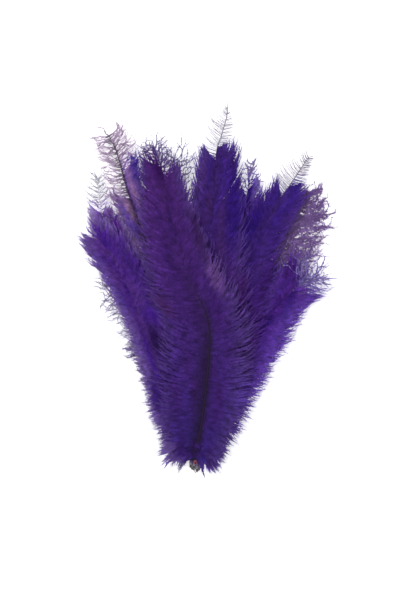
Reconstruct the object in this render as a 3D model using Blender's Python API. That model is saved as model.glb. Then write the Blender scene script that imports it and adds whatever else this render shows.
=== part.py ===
"""A tied bunch of twelve dyed ostrich plumes, lying flat on a surface.

Each plume is one closed solid: a round quill that runs on as the shaft, with a
thin vane on each side whose barbs hang together in pointed locks. The plumes fan
out from a band of wound thread and lie over each other in six layers. The vanes
of the topmost plume, which has nothing lying on it, arch up on both sides.
Metres, +Z up. +Y runs from the quill ends to the tips.
"""

import math
from collections import namedtuple

import bmesh
import bpy
from mathutils import Vector
from mathutils.geometry import convex_hull_2d, intersect_point_line

MM = 0.001

# Quills and shafts
QUILL_RADIUS = 1.45 * MM
TIP_RADIUS = 0.40 * MM
TAPER = 0.9
CUT_SLOPE = 0.8
SIDES = 8
BARE_SECTIONS = (0, 0.35, 0.7, 1)

# Vanes: 20 locks on each side of a shaft
LOCKS_PER_SIDE = 20
NOTCH_DEPTH = 0.20
LOCK_UNEVENNESS = 0.05
VANE_ROOT = 0.9
VANE_THICKNESS = 1.0 * MM
VANE_THICKNESS_AT_TIP = 0.5 * MM
VANE_START_GAP = 3 * MM
VANE_END_GAP = 1 * MM

# The vanes of the topmost plume rise by this much halfway out, for a barb of this length
ARCH_HEIGHT = 6.0 * MM
ARCH_REACH = 60 * MM
ARCH_SIDES = 12

# Layers: the gap between two of them, near the tie and at its largest
GAP_AT_TIE = 3.3 * MM
GAP_SWELL = 1.6 * MM
GAP_SWELL_LENGTH = 260 * MM
GAP_FALL_TO_SIDE = 0.3
FAN_HALF_WIDTH = 130 * MM
CLEARANCE = 0.3 * MM
ROUNDING = 0.01 * MM

# A barb that would cross a neighbour in its own layer is shortened in these steps
SHORTENING = 0.9
MOST_SHORTENINGS = 24

# The tie
THREAD_THICKNESS = 0.5 * MM
THREAD_VALLEY = 0.6
THREAD_TURNS = 6
BAND_WIDTH = 6.0 * MM
SLOT_PITCH = 2 * QUILL_RADIUS + CLEARANCE
ROW_PITCH = SLOT_PITCH * math.sqrt(3) / 2
FIRST_ROW = THREAD_THICKNESS + CLEARANCE + QUILL_RADIUS
SPREAD_START = 3 * MM
SPREAD_END = 24 * MM
LAYERS_REACHED = 20 * MM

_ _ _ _

→ **Exercise instructions**:
List all lines in the material containing the string "that".

→ **Solved exercise**:
Reconstruct the object in this render as a 3D model using Blender's Python API. That model is saved as model.glb. Then write the Blender scene script that imports it and adds whatever else this render shows.
Each plume is one closed solid: a round quill that runs on as the shaft, with a
# A barb that would cross a neighbour in its own layer is shortened in these steps